I also note that the one book, Raptor, sets its story in Ostrogothic Italy, where the "tolerance" of Arian Goths had a lot to do with the combination of relative Gothic theological illiteracy and the fact that they were vastly outnumbered by Nicene Christians whom they could not really afford to alienate. They had also technically taken control of Italy as agents of the Eastern emperor and risked creating a rift with Constantinople if they made life too difficult for the Catholic-Orthodox population. As far as these things went, the Ostrogothic Arians were probably the least bad, especially when compared to the Vandals. It wouldn't be fair to the Eastern Arians to condemn them for the excesses of the Vandals or to credit them for the relative mildness of the Ostrogoths. When Arians who fully understood their theological position had the chance, they went for total victory over their adversaries, as any confessional group would have done at the time.

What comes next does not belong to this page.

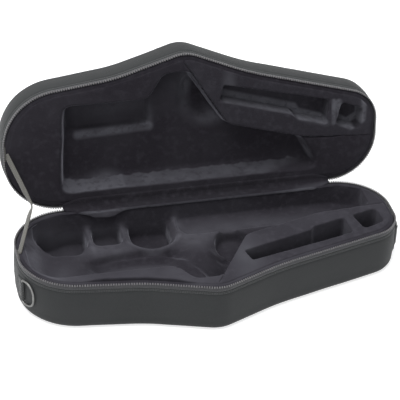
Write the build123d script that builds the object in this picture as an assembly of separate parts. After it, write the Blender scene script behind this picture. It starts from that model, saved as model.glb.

Glad to see that Google Books is a hit -- and my apologies for having made Dr. McGrew a bit of a widow on that account this summer.

Another resource worth keeping in mind is the Internet Archive. Though the text holdings are not so extensive as those of Google Books, they are still pretty extensive and are generally of a higher quality: the pdf files at IA are layered, with pretty good OCR embedded allowing searches within texts one downloads, whereas for Google Books the scans are not layered and one must use the "view plain text" option while online.

As Paul says, this technology thing ain't always so bad!

Thanks, Tim.

Internet Archive, which I understand to be a Library of Congress operation, also contains a massive archive of Grateful Dead live shows -- hundreds of them, all recorded from the soundboard. Some are classic shows.

Ya know, if you like that sort of thing.

Okay, Sweet Thang, youse found one or two reasons fer technology, but youse right ter keep yore eyebrow lifted whenever somebody wants ter sell ya' on the idea of technosalvation...technology is a cruel god indeed.